» GIVEN INFORMATION
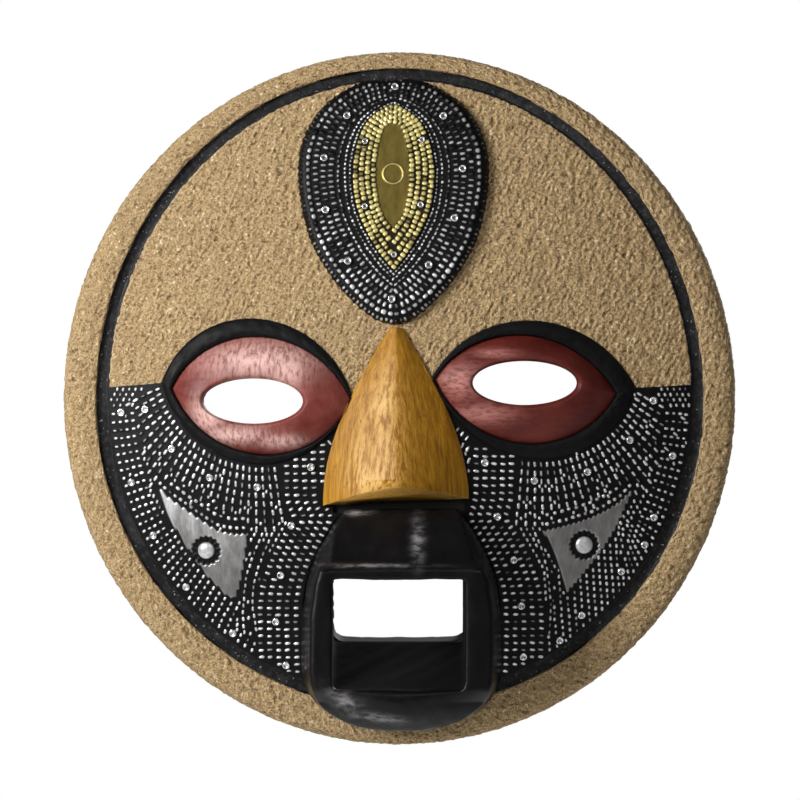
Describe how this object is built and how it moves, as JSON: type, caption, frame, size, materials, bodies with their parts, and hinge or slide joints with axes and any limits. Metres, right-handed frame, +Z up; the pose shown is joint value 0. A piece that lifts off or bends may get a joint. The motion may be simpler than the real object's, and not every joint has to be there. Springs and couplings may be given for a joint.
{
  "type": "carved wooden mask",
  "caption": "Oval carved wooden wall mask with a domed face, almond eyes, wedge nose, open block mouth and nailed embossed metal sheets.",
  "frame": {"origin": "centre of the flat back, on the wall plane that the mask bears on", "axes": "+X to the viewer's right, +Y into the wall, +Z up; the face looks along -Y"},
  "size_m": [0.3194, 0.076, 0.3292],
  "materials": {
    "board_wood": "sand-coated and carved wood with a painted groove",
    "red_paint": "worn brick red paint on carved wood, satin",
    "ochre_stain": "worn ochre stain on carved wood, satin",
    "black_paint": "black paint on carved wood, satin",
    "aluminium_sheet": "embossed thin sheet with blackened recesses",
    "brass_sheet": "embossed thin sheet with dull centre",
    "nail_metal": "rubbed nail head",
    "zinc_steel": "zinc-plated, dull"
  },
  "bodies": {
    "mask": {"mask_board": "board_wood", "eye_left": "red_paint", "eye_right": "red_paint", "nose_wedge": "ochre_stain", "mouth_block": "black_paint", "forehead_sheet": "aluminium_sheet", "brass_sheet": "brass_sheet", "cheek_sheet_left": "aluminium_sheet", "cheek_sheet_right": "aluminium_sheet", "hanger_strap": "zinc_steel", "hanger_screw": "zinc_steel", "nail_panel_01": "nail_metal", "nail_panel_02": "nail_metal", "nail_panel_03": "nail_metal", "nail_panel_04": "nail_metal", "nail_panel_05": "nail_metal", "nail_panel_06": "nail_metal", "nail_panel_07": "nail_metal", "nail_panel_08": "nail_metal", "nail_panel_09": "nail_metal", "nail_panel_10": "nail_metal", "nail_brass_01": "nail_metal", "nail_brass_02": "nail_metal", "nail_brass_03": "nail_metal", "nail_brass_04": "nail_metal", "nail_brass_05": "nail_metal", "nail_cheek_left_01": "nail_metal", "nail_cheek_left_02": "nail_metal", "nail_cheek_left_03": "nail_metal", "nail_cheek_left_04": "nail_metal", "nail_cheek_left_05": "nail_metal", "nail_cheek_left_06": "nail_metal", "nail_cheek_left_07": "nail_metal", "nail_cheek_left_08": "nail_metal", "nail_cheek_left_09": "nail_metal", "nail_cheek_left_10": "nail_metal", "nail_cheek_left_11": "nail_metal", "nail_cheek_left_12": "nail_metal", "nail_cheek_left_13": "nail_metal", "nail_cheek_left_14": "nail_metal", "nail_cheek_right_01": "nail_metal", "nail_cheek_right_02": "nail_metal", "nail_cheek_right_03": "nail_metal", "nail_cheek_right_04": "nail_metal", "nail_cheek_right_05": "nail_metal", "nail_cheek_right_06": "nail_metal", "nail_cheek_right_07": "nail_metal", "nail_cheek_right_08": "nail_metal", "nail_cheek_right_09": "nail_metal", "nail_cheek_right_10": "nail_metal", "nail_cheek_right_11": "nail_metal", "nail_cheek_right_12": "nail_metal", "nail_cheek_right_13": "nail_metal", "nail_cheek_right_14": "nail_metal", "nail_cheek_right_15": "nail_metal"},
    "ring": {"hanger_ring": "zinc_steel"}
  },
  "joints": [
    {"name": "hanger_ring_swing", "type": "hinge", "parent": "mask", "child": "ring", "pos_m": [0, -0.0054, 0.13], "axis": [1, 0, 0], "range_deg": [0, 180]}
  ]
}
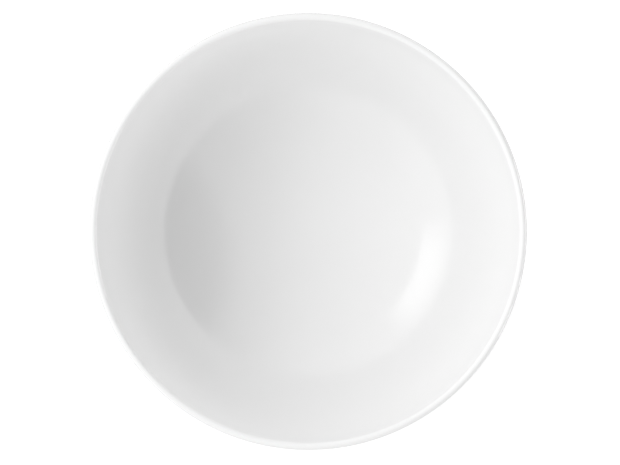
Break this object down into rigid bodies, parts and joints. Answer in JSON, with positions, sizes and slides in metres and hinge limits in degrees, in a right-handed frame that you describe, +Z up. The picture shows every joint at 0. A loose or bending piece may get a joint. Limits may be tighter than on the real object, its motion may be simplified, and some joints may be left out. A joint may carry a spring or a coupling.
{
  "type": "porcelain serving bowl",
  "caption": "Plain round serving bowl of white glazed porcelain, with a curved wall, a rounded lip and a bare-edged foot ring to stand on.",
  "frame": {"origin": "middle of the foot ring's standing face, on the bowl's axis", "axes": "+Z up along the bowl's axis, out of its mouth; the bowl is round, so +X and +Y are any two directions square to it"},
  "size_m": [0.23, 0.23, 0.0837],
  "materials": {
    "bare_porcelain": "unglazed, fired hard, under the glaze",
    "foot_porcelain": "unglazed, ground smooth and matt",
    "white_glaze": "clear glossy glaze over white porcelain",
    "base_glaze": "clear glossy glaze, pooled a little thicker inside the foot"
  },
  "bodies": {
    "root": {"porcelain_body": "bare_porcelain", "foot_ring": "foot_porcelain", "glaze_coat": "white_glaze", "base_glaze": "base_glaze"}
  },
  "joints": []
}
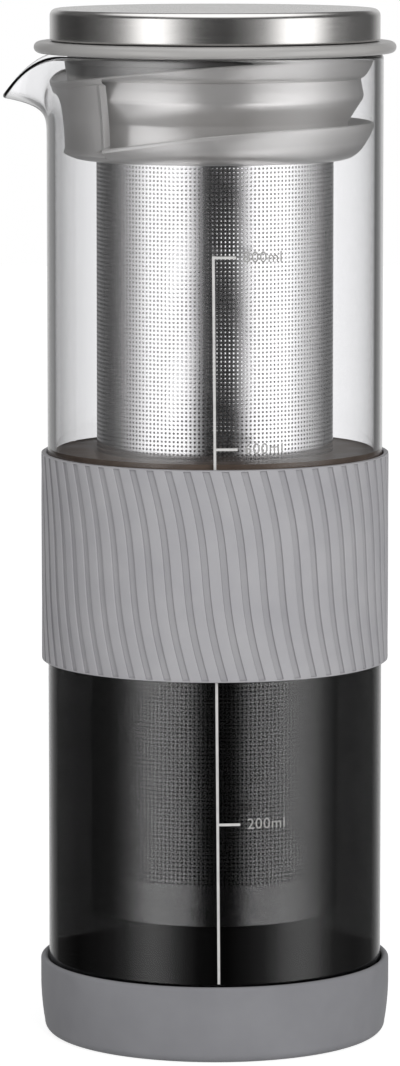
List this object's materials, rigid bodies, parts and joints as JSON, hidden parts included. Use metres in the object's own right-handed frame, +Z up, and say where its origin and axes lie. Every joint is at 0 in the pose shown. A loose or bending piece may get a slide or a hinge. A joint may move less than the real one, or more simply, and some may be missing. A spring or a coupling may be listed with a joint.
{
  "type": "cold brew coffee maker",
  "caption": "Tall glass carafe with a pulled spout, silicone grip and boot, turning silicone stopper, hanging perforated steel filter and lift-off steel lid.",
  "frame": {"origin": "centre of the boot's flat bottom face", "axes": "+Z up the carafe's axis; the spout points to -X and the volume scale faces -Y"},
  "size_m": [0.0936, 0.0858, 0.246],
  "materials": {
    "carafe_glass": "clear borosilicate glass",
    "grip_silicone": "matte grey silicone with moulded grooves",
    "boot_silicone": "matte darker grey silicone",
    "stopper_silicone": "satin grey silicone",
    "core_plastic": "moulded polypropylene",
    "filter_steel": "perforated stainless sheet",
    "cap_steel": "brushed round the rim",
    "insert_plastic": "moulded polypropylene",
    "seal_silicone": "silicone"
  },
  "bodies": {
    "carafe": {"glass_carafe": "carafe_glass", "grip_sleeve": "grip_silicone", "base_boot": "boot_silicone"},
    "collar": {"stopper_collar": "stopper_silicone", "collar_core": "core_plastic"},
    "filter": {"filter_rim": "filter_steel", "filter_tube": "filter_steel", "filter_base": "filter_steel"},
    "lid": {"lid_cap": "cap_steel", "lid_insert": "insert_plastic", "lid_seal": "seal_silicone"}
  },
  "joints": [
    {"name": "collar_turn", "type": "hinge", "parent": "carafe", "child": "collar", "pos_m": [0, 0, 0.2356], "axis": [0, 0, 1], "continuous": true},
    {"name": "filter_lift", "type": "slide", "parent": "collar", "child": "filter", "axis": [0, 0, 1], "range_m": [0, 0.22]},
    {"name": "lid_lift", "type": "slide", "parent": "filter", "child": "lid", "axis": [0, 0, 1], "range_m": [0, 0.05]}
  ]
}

» SHORT TASK
Repeat the whole listing exactly, keeping every line intact.

» CORRECT OUTPUT
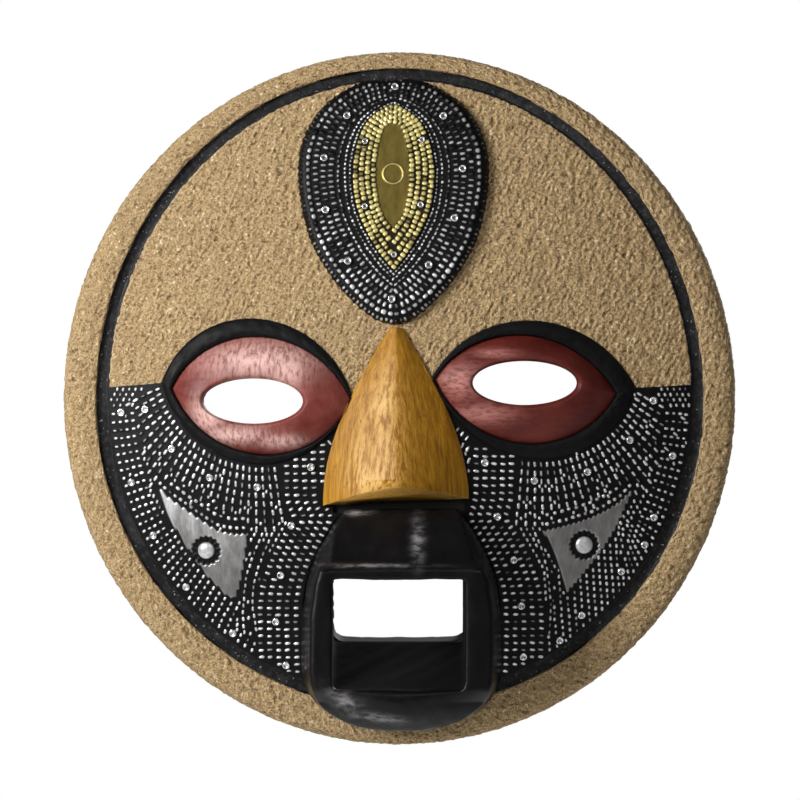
Describe how this object is built and how it moves, as JSON: type, caption, frame, size, materials, bodies with their parts, and hinge or slide joints with axes and any limits. Metres, right-handed frame, +Z up; the pose shown is joint value 0. A piece that lifts off or bends may get a joint. The motion may be simpler than the real object's, and not every joint has to be there. Springs and couplings may be given for a joint.
{
  "type": "carved wooden mask",
  "caption": "Oval carved wooden wall mask with a domed face, almond eyes, wedge nose, open block mouth and nailed embossed metal sheets.",
  "frame": {"origin": "centre of the flat back, on the wall plane that the mask bears on", "axes": "+X to the viewer's right, +Y into the wall, +Z up; the face looks along -Y"},
  "size_m": [0.3194, 0.076, 0.3292],
  "materials": {
    "board_wood": "sand-coated and carved wood with a painted groove",
    "red_paint": "worn brick red paint on carved wood, satin",
    "ochre_stain": "worn ochre stain on carved wood, satin",
    "black_paint": "black paint on carved wood, satin",
    "aluminium_sheet": "embossed thin sheet with blackened recesses",
    "brass_sheet": "embossed thin sheet with dull centre",
    "nail_metal": "rubbed nail head",
    "zinc_steel": "zinc-plated, dull"
  },
  "bodies": {
    "mask": {"mask_board": "board_wood", "eye_left": "red_paint", "eye_right": "red_paint", "nose_wedge": "ochre_stain", "mouth_block": "black_paint", "forehead_sheet": "aluminium_sheet", "brass_sheet": "brass_sheet", "cheek_sheet_left": "aluminium_sheet", "cheek_sheet_right": "aluminium_sheet", "hanger_strap": "zinc_steel", "hanger_screw": "zinc_steel", "nail_panel_01": "nail_metal", "nail_panel_02": "nail_metal", "nail_panel_03": "nail_metal", "nail_panel_04": "nail_metal", "nail_panel_05": "nail_metal", "nail_panel_06": "nail_metal", "nail_panel_07": "nail_metal", "nail_panel_08": "nail_metal", "nail_panel_09": "nail_metal", "nail_panel_10": "nail_metal", "nail_brass_01": "nail_metal", "nail_brass_02": "nail_metal", "nail_brass_03": "nail_metal", "nail_brass_04": "nail_metal", "nail_brass_05": "nail_metal", "nail_cheek_left_01": "nail_metal", "nail_cheek_left_02": "nail_metal", "nail_cheek_left_03": "nail_metal", "nail_cheek_left_04": "nail_metal", "nail_cheek_left_05": "nail_metal", "nail_cheek_left_06": "nail_metal", "nail_cheek_left_07": "nail_metal", "nail_cheek_left_08": "nail_metal", "nail_cheek_left_09": "nail_metal", "nail_cheek_left_10": "nail_metal", "nail_cheek_left_11": "nail_metal", "nail_cheek_left_12": "nail_metal", "nail_cheek_left_13": "nail_metal", "nail_cheek_left_14": "nail_metal", "nail_cheek_right_01": "nail_metal", "nail_cheek_right_02": "nail_metal", "nail_cheek_right_03": "nail_metal", "nail_cheek_right_04": "nail_metal", "nail_cheek_right_05": "nail_metal", "nail_cheek_right_06": "nail_metal", "nail_cheek_right_07": "nail_metal", "nail_cheek_right_08": "nail_metal", "nail_cheek_right_09": "nail_metal", "nail_cheek_right_10": "nail_metal", "nail_cheek_right_11": "nail_metal", "nail_cheek_right_12": "nail_metal", "nail_cheek_right_13": "nail_metal", "nail_cheek_right_14": "nail_metal", "nail_cheek_right_15": "nail_metal"},
    "ring": {"hanger_ring": "zinc_steel"}
  },
  "joints": [
    {"name": "hanger_ring_swing", "type": "hinge", "parent": "mask", "child": "ring", "pos_m": [0, -0.0054, 0.13], "axis": [1, 0, 0], "range_deg": [0, 180]}
  ]
}
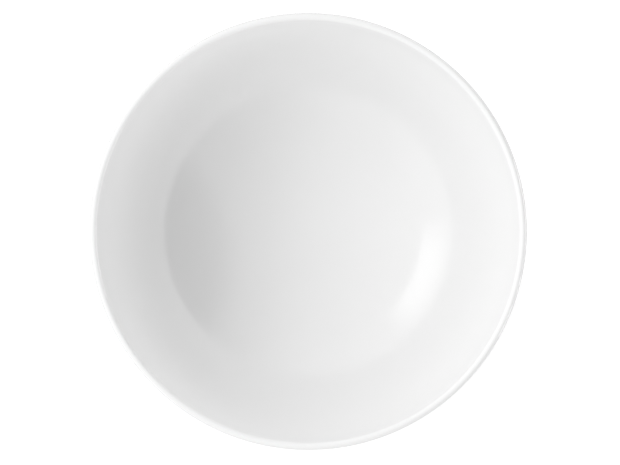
Break this object down into rigid bodies, parts and joints. Answer in JSON, with positions, sizes and slides in metres and hinge limits in degrees, in a right-handed frame that you describe, +Z up. The picture shows every joint at 0. A loose or bending piece may get a joint. Limits may be tighter than on the real object, its motion may be simplified, and some joints may be left out. A joint may carry a spring or a coupling.
{
  "type": "porcelain serving bowl",
  "caption": "Plain round serving bowl of white glazed porcelain, with a curved wall, a rounded lip and a bare-edged foot ring to stand on.",
  "frame": {"origin": "middle of the foot ring's standing face, on the bowl's axis", "axes": "+Z up along the bowl's axis, out of its mouth; the bowl is round, so +X and +Y are any two directions square to it"},
  "size_m": [0.23, 0.23, 0.0837],
  "materials": {
    "bare_porcelain": "unglazed, fired hard, under the glaze",
    "foot_porcelain": "unglazed, ground smooth and matt",
    "white_glaze": "clear glossy glaze over white porcelain",
    "base_glaze": "clear glossy glaze, pooled a little thicker inside the foot"
  },
  "bodies": {
    "root": {"porcelain_body": "bare_porcelain", "foot_ring": "foot_porcelain", "glaze_coat": "white_glaze", "base_glaze": "base_glaze"}
  },
  "joints": []
}
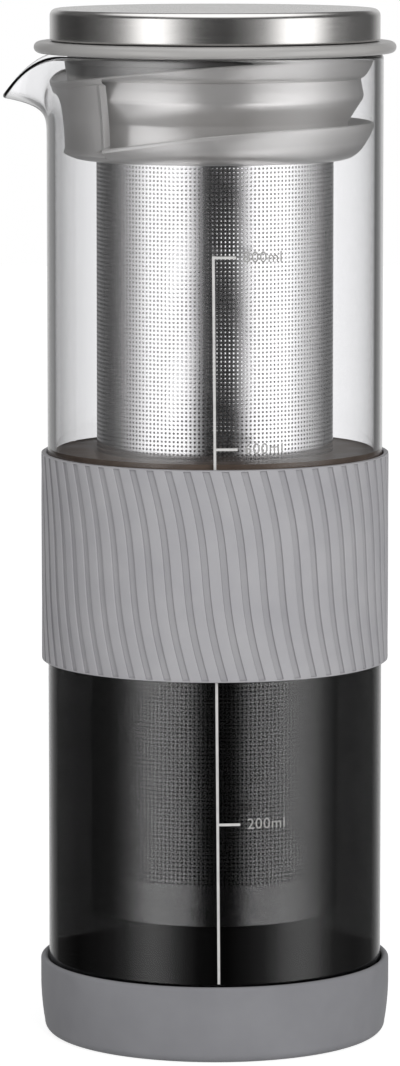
List this object's materials, rigid bodies, parts and joints as JSON, hidden parts included. Use metres in the object's own right-handed frame, +Z up, and say where its origin and axes lie. Every joint is at 0 in the pose shown. A loose or bending piece may get a slide or a hinge. A joint may move less than the real one, or more simply, and some may be missing. A spring or a coupling may be listed with a joint.
{
  "type": "cold brew coffee maker",
  "caption": "Tall glass carafe with a pulled spout, silicone grip and boot, turning silicone stopper, hanging perforated steel filter and lift-off steel lid.",
  "frame": {"origin": "centre of the boot's flat bottom face", "axes": "+Z up the carafe's axis; the spout points to -X and the volume scale faces -Y"},
  "size_m": [0.0936, 0.0858, 0.246],
  "materials": {
    "carafe_glass": "clear borosilicate glass",
    "grip_silicone": "matte grey silicone with moulded grooves",
    "boot_silicone": "matte darker grey silicone",
    "stopper_silicone": "satin grey silicone",
    "core_plastic": "moulded polypropylene",
    "filter_steel": "perforated stainless sheet",
    "cap_steel": "brushed round the rim",
    "insert_plastic": "moulded polypropylene",
    "seal_silicone": "silicone"
  },
  "bodies": {
    "carafe": {"glass_carafe": "carafe_glass", "grip_sleeve": "grip_silicone", "base_boot": "boot_silicone"},
    "collar": {"stopper_collar": "stopper_silicone", "collar_core": "core_plastic"},
    "filter": {"filter_rim": "filter_steel", "filter_tube": "filter_steel", "filter_base": "filter_steel"},
    "lid": {"lid_cap": "cap_steel", "lid_insert": "insert_plastic", "lid_seal": "seal_silicone"}
  },
  "joints": [
    {"name": "collar_turn", "type": "hinge", "parent": "carafe", "child": "collar", "pos_m": [0, 0, 0.2356], "axis": [0, 0, 1], "continuous": true},
    {"name": "filter_lift", "type": "slide", "parent": "collar", "child": "filter", "axis": [0, 0, 1], "range_m": [0, 0.22]},
    {"name": "lid_lift", "type": "slide", "parent": "filter", "child": "lid", "axis": [0, 0, 1], "range_m": [0, 0.05]}
  ]
}